O conselheiro falou sobre como o mercado de acesso à internet mudou ao longo dos anos. As transformações derrubaram o custo de armazenamento e alteraram a dinâmica de produção e acesso ao conteúdo. “O contrato de trânsito continua existindo, o que precisa é ver como faz para a infraestrutura ficar sustentável”, afirmou. Segundo ele, sempre o melhor caminho será uma solução privada, em que as empresas sentem e conversem.
Para o professor da FGV Cleveland Prates, é preciso cautela ao se pensar a regulação de um fair share. O ponto central do debate, segundo ele, é o financiamento de rede, e os dois lados, operadoras e plataformas, têm espaço para uma barganha bilateral sem interferência de regulador. “O que temos aqui é possibilidade de uma solução cooperativa. Regular têm custos públicos e privados, pode gerar incentivos ruins, e há o risco de gerar uma falha de Estado pior do que falha de mercado que se quer corrigir”, disse.
Prates acredita que a melhor forma de encontrar soluções para custear a rede é estimular, e não obrigar, que as partes conversem. “O mais importante é corrigir uma distorção regulatória de que a empresa não pode discriminar preço por dados. É preciso racionalizar o uso dessa rede, pois consumidores que utilizam pouco a rede estão pagando mais caro para que os que usam muito paguem mais barato”, afirmou.

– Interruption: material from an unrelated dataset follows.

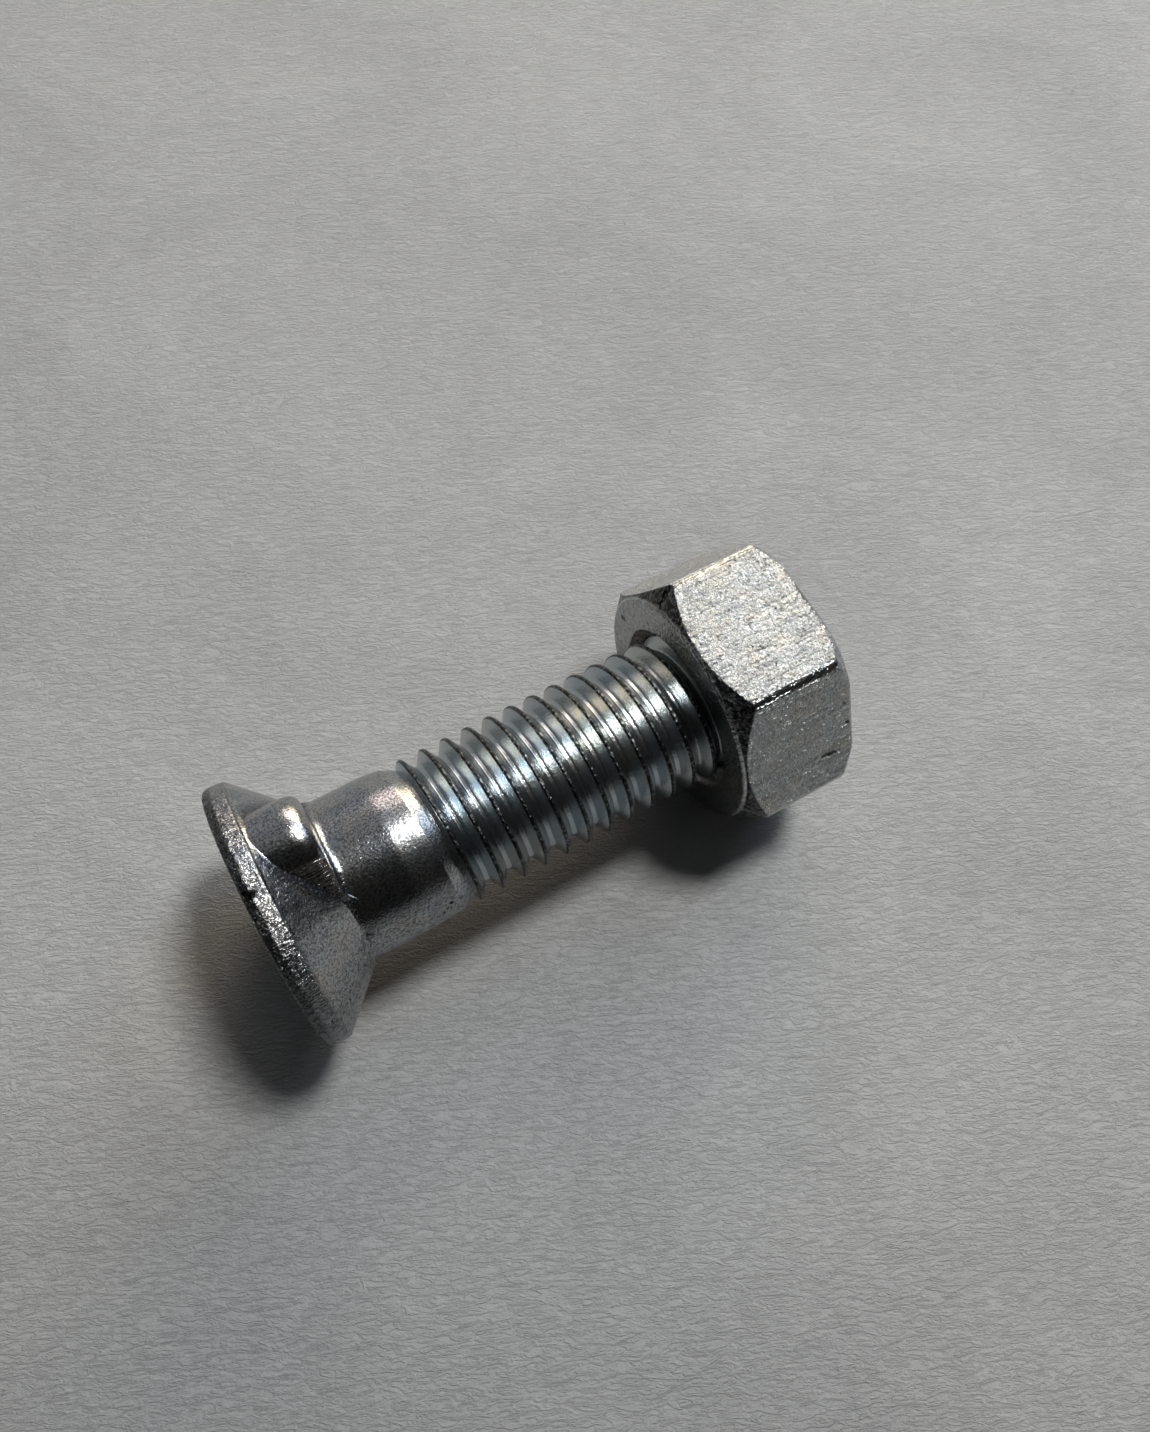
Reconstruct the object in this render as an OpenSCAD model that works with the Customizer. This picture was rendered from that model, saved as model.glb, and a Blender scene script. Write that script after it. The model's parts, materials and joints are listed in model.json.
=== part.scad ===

O professor da FGV defendeu também que cobrar de acordo com o uso pode regular o preço do mercado de forma mais eficiente e levar as plataformas a colaborar com as operadoras. “As empresas vão descobrir que têm muito mais a ganhar trabalhando em conjunto, melhorando o uso dessa rede e criando uma estrutura que mais usuários utilizem.” Segundo Prates, o papel do regulador é pensar no bem estar do consumidor e no retorno razoável das empresas, além de estimular investimentos em tecnologias, a universalização dos serviços e o atendimento da baixa renda. “Quem gera tráfego é o usuário, e se a operadora começa a cobrar também da plataforma, o preço vai se refletir para os consumidores dessas plataformas.”